Home » Portland’s Doctor Who Themed Bar: It’s Sadder on the Inside

Portland’s Doctor Who Themed Bar: It’s Sadder on the Inside

The TARDIS Room in Portand, Oregon

I walked in desperately wanting to love The TARDIS Room. After all, nerd theme bars are rare and precious beasts. If we don’t support the few we have, they’ll never live long and prosper enough to create the nerd-centric watering hole so many of us crave. I want The TARDIS Room to succeed so badly I almost talked myself out of writing about it.

The TARDIS Room in Portand, Oregon

The TARIDS Room is one half of The Fish and Chip Shop, located in a run down but potentially gentrifying part of north Portland. It’s trying to be a working class corner bar, but this isn’t the right neighborhood. Walking in, I heard a woman walking behind me ask, “What’s wrong with blinking?”

The TARDIS Room in Portand, Oregon - Don't Blink!

On my second visit, friendly locals who saw me pondering the weeping angel painted on the bar’s blacked out window tapped me on the shoulder and said, “Nothin’ but freaks in there, ma’am.”

As a second generation geek, I took that as a good sign.

The TARDIS Room in Portand, Oregon

Portland is already a grey city. I’m not sure why the owner feels a need to cover the front windows with blackout curtains. When you step inside, you’re not quite transported to another world. You’re just left squinting at the four small tables and wondering if there’s more.

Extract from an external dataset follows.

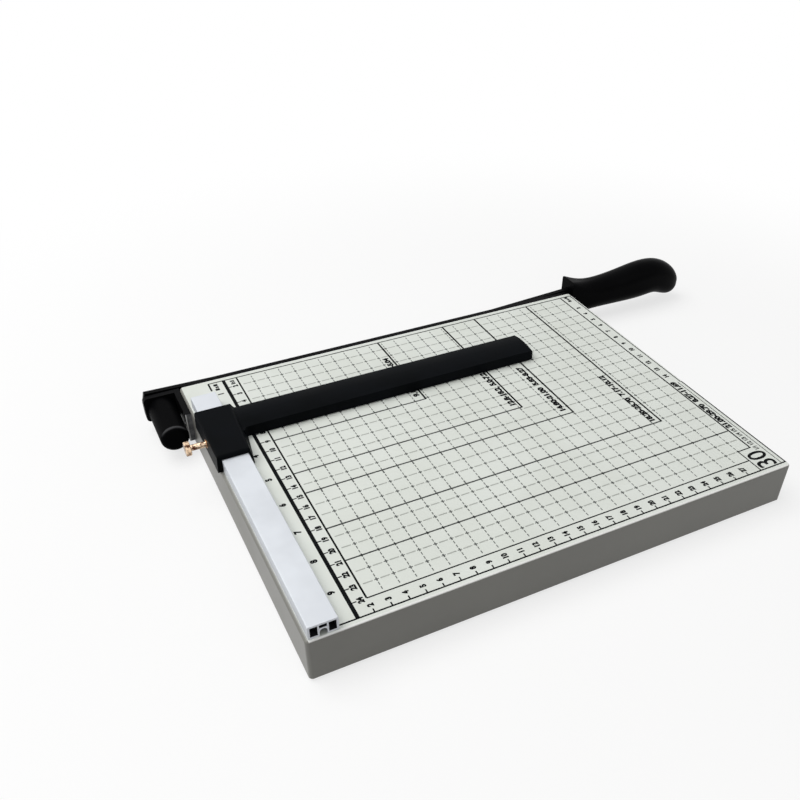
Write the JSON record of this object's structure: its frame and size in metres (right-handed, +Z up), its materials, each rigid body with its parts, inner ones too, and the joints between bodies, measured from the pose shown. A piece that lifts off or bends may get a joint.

The TARDIS Room in Portand, Oregon

Anyone expecting the BBC’s Doctor Who Experience will be gravely disappointed. This is a Classic Who kind of bar – put together with duct tape, colored lights, good intentions, and a lot of love. There are four rooms plus the loo, all tiny and cramped like a proper British space. The rooms are moderately decorated with Whovian retail merchandise gleaned from Etsy and Think Geek with a couple British imports and a scant handful of small home made items on a high shelf.

The TARDIS Room in Portand, Oregon

The main room has four tables – a two top, a four top, a four top booth, and a six top with benches, all facing a small stage which hosts local bands on weekends and a Doctor Who Trivia Night on Tuesdays. The flat screen TV was stuck on a loop replaying “The Curse of the Black Spot” on both my visits.

The TARDIS Room in Portand, Oregon

In addition to the main room, there’s a four top alcove for people who aren’t in the mood for whatever entertainment is going in the main room. Next to that is a pool room with a TARDIS bathroom door and life sized cutouts of a Dalek next to David Tennant’s Doctor. A hallway full of geeky typography posters from the Etsy Shop Out Nerd Me leads to a room where you can play a classic Doctor Who themed pinball machine under the watchful eye of a Dalek cardboard cutout.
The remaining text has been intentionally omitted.